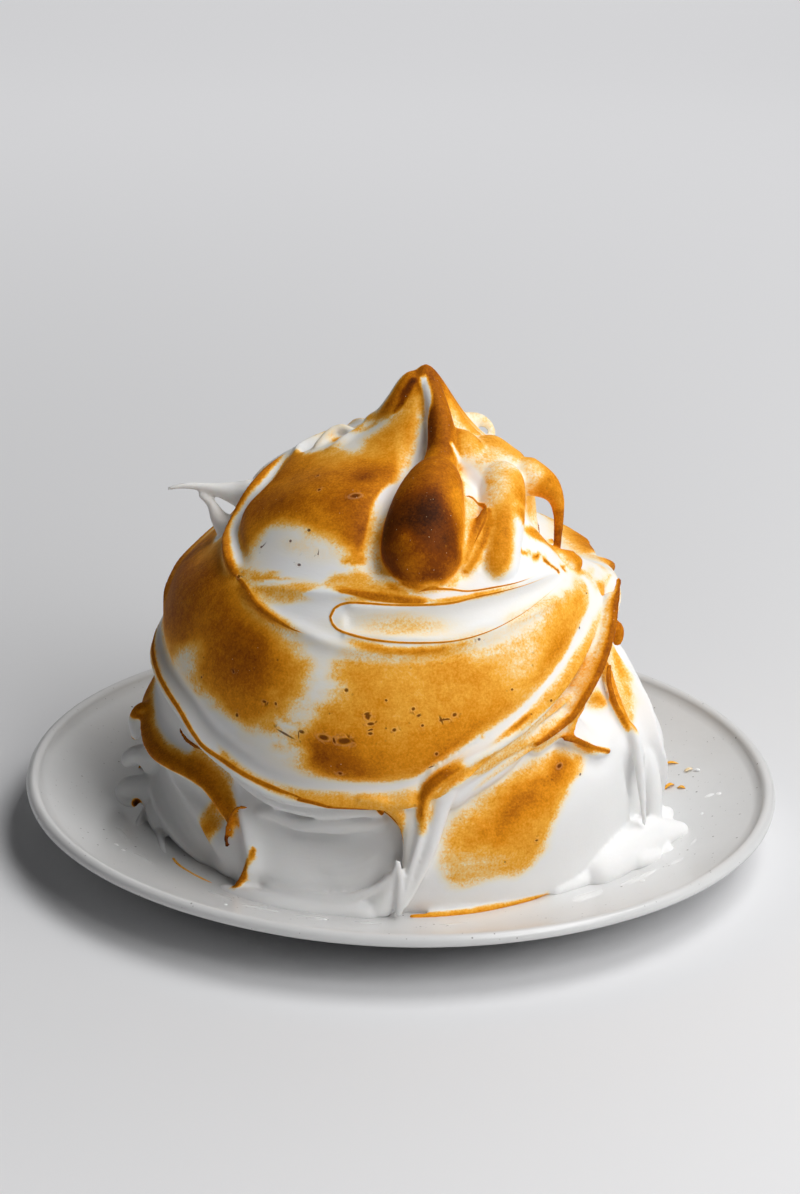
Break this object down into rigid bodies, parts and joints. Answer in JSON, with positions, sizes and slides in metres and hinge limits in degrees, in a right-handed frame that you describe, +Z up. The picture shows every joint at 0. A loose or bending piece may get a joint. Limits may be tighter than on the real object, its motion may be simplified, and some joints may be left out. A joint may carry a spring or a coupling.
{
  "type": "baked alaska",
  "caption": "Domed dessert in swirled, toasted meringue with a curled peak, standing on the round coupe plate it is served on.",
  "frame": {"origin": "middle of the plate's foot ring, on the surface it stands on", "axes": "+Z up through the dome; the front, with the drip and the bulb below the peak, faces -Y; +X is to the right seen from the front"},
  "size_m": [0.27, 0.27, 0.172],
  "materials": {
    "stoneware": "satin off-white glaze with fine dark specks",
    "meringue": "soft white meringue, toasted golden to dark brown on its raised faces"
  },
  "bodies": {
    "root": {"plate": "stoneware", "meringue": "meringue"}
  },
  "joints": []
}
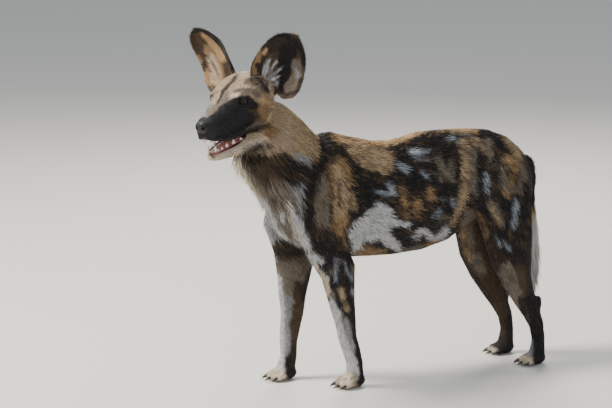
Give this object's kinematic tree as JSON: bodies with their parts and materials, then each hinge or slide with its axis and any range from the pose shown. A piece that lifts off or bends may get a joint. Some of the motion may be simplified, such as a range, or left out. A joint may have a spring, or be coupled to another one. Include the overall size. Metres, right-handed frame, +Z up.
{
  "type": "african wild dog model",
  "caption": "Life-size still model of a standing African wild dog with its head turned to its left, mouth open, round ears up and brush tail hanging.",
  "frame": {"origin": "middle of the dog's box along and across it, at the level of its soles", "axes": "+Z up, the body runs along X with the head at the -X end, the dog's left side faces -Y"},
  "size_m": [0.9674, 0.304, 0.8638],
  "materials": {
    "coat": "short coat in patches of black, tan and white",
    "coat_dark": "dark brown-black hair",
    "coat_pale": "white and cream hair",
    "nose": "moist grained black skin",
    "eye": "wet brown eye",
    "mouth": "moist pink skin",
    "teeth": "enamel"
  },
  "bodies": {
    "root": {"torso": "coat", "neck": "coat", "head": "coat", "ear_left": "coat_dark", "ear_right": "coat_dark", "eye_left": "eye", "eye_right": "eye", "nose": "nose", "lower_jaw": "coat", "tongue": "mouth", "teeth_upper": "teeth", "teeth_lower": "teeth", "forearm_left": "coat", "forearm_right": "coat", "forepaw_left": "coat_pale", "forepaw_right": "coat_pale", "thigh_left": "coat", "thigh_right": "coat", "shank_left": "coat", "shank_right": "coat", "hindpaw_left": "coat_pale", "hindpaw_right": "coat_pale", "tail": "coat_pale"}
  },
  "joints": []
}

AIM
Return each entry from the material above exactly as it appears.

CORRECT RESULT
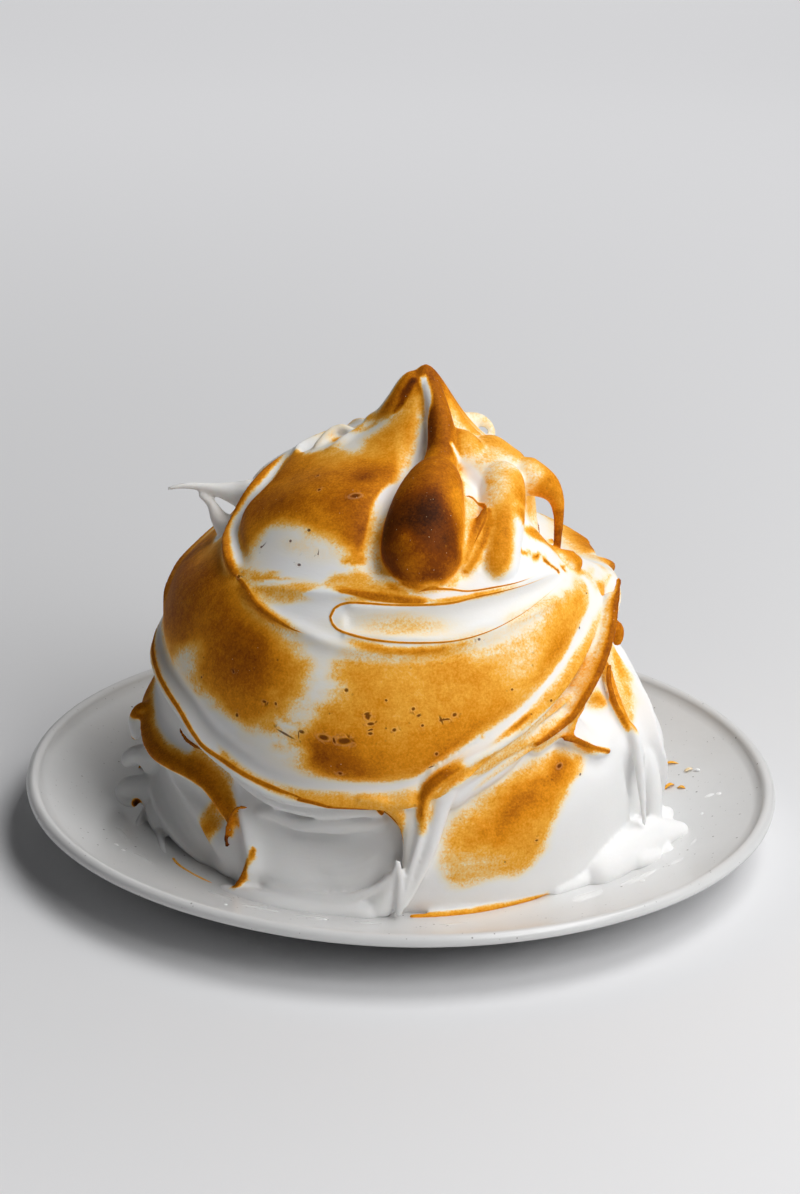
Break this object down into rigid bodies, parts and joints. Answer in JSON, with positions, sizes and slides in metres and hinge limits in degrees, in a right-handed frame that you describe, +Z up. The picture shows every joint at 0. A loose or bending piece may get a joint. Limits may be tighter than on the real object, its motion may be simplified, and some joints may be left out. A joint may carry a spring or a coupling.
{
  "type": "baked alaska",
  "caption": "Domed dessert in swirled, toasted meringue with a curled peak, standing on the round coupe plate it is served on.",
  "frame": {"origin": "middle of the plate's foot ring, on the surface it stands on", "axes": "+Z up through the dome; the front, with the drip and the bulb below the peak, faces -Y; +X is to the right seen from the front"},
  "size_m": [0.27, 0.27, 0.172],
  "materials": {
    "stoneware": "satin off-white glaze with fine dark specks",
    "meringue": "soft white meringue, toasted golden to dark brown on its raised faces"
  },
  "bodies": {
    "root": {"plate": "stoneware", "meringue": "meringue"}
  },
  "joints": []
}
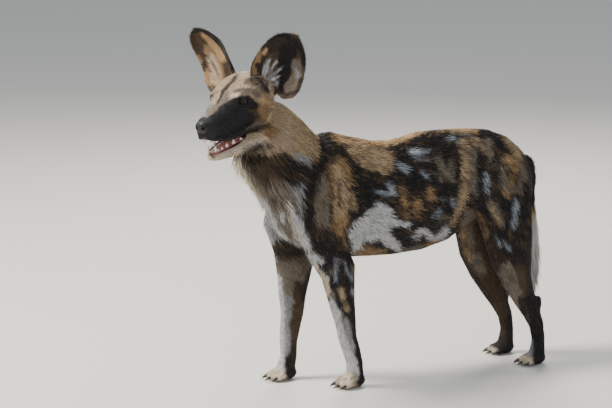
Give this object's kinematic tree as JSON: bodies with their parts and materials, then each hinge or slide with its axis and any range from the pose shown. A piece that lifts off or bends may get a joint. Some of the motion may be simplified, such as a range, or left out. A joint may have a spring, or be coupled to another one. Include the overall size. Metres, right-handed frame, +Z up.
{
  "type": "african wild dog model",
  "caption": "Life-size still model of a standing African wild dog with its head turned to its left, mouth open, round ears up and brush tail hanging.",
  "frame": {"origin": "middle of the dog's box along and across it, at the level of its soles", "axes": "+Z up, the body runs along X with the head at the -X end, the dog's left side faces -Y"},
  "size_m": [0.9674, 0.304, 0.8638],
  "materials": {
    "coat": "short coat in patches of black, tan and white",
    "coat_dark": "dark brown-black hair",
    "coat_pale": "white and cream hair",
    "nose": "moist grained black skin",
    "eye": "wet brown eye",
    "mouth": "moist pink skin",
    "teeth": "enamel"
  },
  "bodies": {
    "root": {"torso": "coat", "neck": "coat", "head": "coat", "ear_left": "coat_dark", "ear_right": "coat_dark", "eye_left": "eye", "eye_right": "eye", "nose": "nose", "lower_jaw": "coat", "tongue": "mouth", "teeth_upper": "teeth", "teeth_lower": "teeth", "forearm_left": "coat", "forearm_right": "coat", "forepaw_left": "coat_pale", "forepaw_right": "coat_pale", "thigh_left": "coat", "thigh_right": "coat", "shank_left": "coat", "shank_right": "coat", "hindpaw_left": "coat_pale", "hindpaw_right": "coat_pale", "tail": "coat_pale"}
  },
  "joints": []
}